Smart car parks, bike lanes and Frome Street

Yarwood said he would soon push for on-street trials of ‘smart’ parking technology in the CBD, supported by Adelaide’s wifi network.

These ‘smart’ carparks would include embedded sensors and camera systems to make it easier for commuters to find a car park and help authorities turn over car parks located near small businesses.

He told InDaily  the concept was “an example of the fact that I’m not anti-car”.

Area Councillor Mark Hamilton is expected to challenge Yarwood for the position of Lord Mayor, and begs to differ.

Last week, Hamilton accused Yarwood of being “anti-car” and said he would push for bike lanes – including the under-construction separated lanes on Frome Street – to be scaled back across the city.

Yarwood said any prospective opponent would only create more congestion, not less, by allowing more space for cars over bicycles.

“Providing a single form of transport – i.e. cars – will only create a mono-culture of transport that will, in turn, induce more vehicles, which will then induce traffic congestion.”

Read David Washington’s analysis of the Frome Street debate here.

Yarwood said a mix of bicycles, cars and public transport was the only way to secure the efficient movement of people in and out of the city each day.

“This is an allocation of seven per cent of our road space for five per cent of commuters who choose to ride their bicycle,” he said.

“We have a choice between creating an unpleasant, car-congested city in the future … or a cosmopolitan city where more people want to spent more time, because it is a pleasant environment.”

Greening Adelaide

Yarwood’s vision for Adelaide as a ‘cosmopolitan city’ includes the continuation of a large tree-planting program across the CBD, which he said would be one of the main agenda items for his next term.

“Gawler Place, Grenfell Street, Pirie, Waymouth … these are all destinations that still need significant plantings of trees and I really want it to be a hallmark of my second term if I’m elected,” he said.

Yarwood’s re-election campaign will undoubtedly see him continue to fight off suggestions the council had spent too much money on big-ticket items such as the upgrade of Victoria Square and Rundle Mall.

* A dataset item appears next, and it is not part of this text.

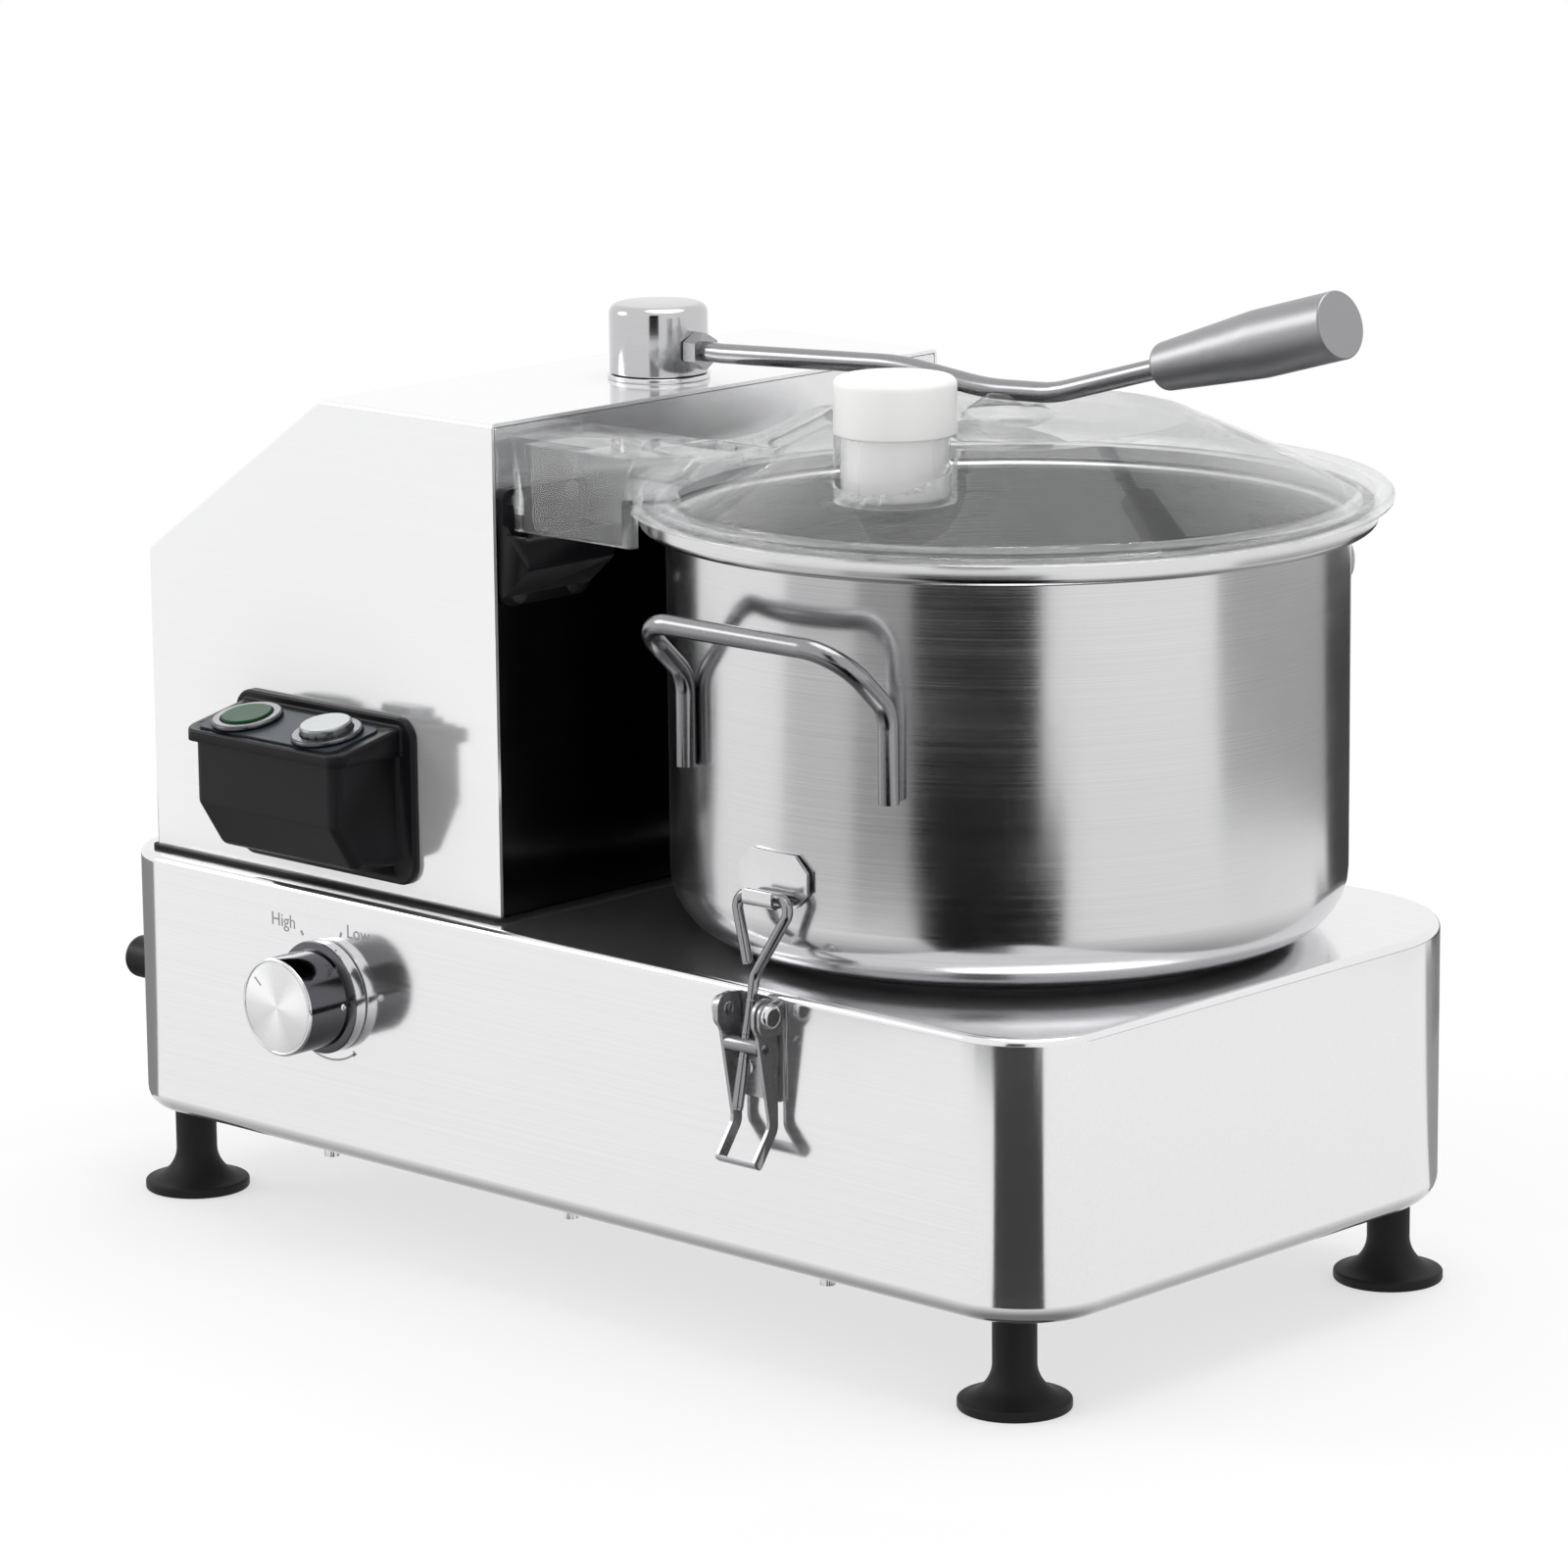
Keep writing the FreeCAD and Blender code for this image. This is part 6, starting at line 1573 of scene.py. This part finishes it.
        # Walls that stand upright mirror the floor near them darker than the floor far away.
        mirrored = nodes.add("ShaderNodeEmission")
        shade = nodes.remap(nodes.facing(0.5), self.mirrored_steep, 1.0, self.steep_facing, self.flat_facing)
        nodes.link(shade, mirrored.inputs["Strength"])
        glossy = nodes.add("ShaderNodeLightPath").outputs["Is Glossy Ray"]
        nodes.show(nodes.blend_shaders(glossy, plain, mirrored))
        floor.data.materials.append(material)

    def hang(self, card: Card | FloorSheet) -> None:
        """Puts a card or sheet in the studio, seen by reflections alone.

        Args:
            card: The card or sheet.
        """
        piece = into_scene(card.name, into_mesh(card.surface(), card.name))
        material = bpy.data.materials.new(card.name)
        NodeTree(material, "ShaderNodeEmission").set(Color=(card.shade, card.shade, card.shade, 1.0))
        piece.data.materials.append(material)
        piece.visible_camera = False
        piece.visible_diffuse = False
        piece.visible_transmission = False
        piece.visible_shadow = False

    def build_camera(self) -> None:
        """Puts the camera where the photograph was taken."""
        data = bpy.data.cameras.new("camera")
        data.lens = self.lens
        data.sensor_width = self.film_width
        data.clip_start = self.near_limit
        camera = into_scene("camera", data)
        back = Vector((math.sin(self.azimuth) * math.cos(self.elevation),
                       -math.cos(self.azimuth) * math.cos(self.elevation), math.sin(self.elevation)))
        right = Vector((math.cos(self.azimuth), math.sin(self.azimuth), 0.0))
        up = back.cross(right)
        turned_right = right * math.cos(self.roll) + up * math.sin(self.roll)
        turned_up = up * math.cos(self.roll) - right * math.sin(self.roll)
        matrix = Matrix((turned_right, turned_up, back)).transposed().to_4x4()
        matrix.translation = Vector(self.position) + Vector((BASE_X, BASE_Y, 0.0))
        camera.matrix_world = matrix
        bpy.context.scene.camera = camera


def main() -> None:
    """Builds the machine and its studio."""
    logging.basicConfig(level=logging.INFO)
    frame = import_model()
    shop = Workshop(frame, Palette())
    for assembly in (Base(), Tower(), Controls(), Bowl(), Latches(), Lid(), Arm(), Cutter()):
        assembly.build(shop)
        LOG.info("built %s", type(assembly).__name__)
    Studio().build()
    bpy.context.view_layer.update()


if __name__ == "__main__":
    main()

But Yarwood rejected the criticism outright.

“Council’s current debt is around 40 million dollars with an income of around 160 million dollars a year,” he said.

“If any household was in that financial position, they would have a grin from ear to ear.

“That level of debt is ultra-conservative.”

Yarwood said that before its upgrade, Victoria Square was “a national disgrace”.

“The current council believed that it was important to invest in Stage 1 to prove to other levels of government that there was a demand,” he said.

He said the upgrade had been a success, and that, “we will be using that to lobby both state and federal governments to complete stages 2 and 3”.

The Lord Mayor said that he was “absolutely committed to the transformation of Victoria Square” into a large green space, which he said would attract increased development and residential investment around the square.

Despite the commitment, Yarwood said that he doesn’t believe that “any candidate for lord mayor that promises to deliver projects is acknowledging the complexity of the role”.

“The Lord Mayor isn’t like a Premier,” he said. “He doesn’t select his cabinet and he can’t make executive decisions.”

Securing the legacy

If Stephen Yarwood is re-elected, he will continue to have an influence on the 25 year plan for the City of Adelaide – due to be signed off by the council next year.

“That vision will inform future budgets, not only of the next council, but councils into the future, and I think getting that vision right and providing that leadership is the most important thing that I can do,” he said.

“What I’m asking people to do is vote for a vision.

“I love Adelaide.  I genuinely care about its future and believe that this current council has been very successful in building partnerships and collaboration and I want to continue that work.”

A bad week for J.F.K.

Incidentally, it’s been a bad week for John F. Kennedy’s famous edict – “ask not what your country can do for you; ask what you can do for your country”.

Following PM Tony Abbott’s plea that the public should consider the upcoming federal budget as “not what’s happening to me, but what’s happening to us,” Yarwood offered InDaily his own version:

“This is not really about what the council is doing to make the city a great place; it’s what the council is doing to support everyone to make Adelaide a great destination.”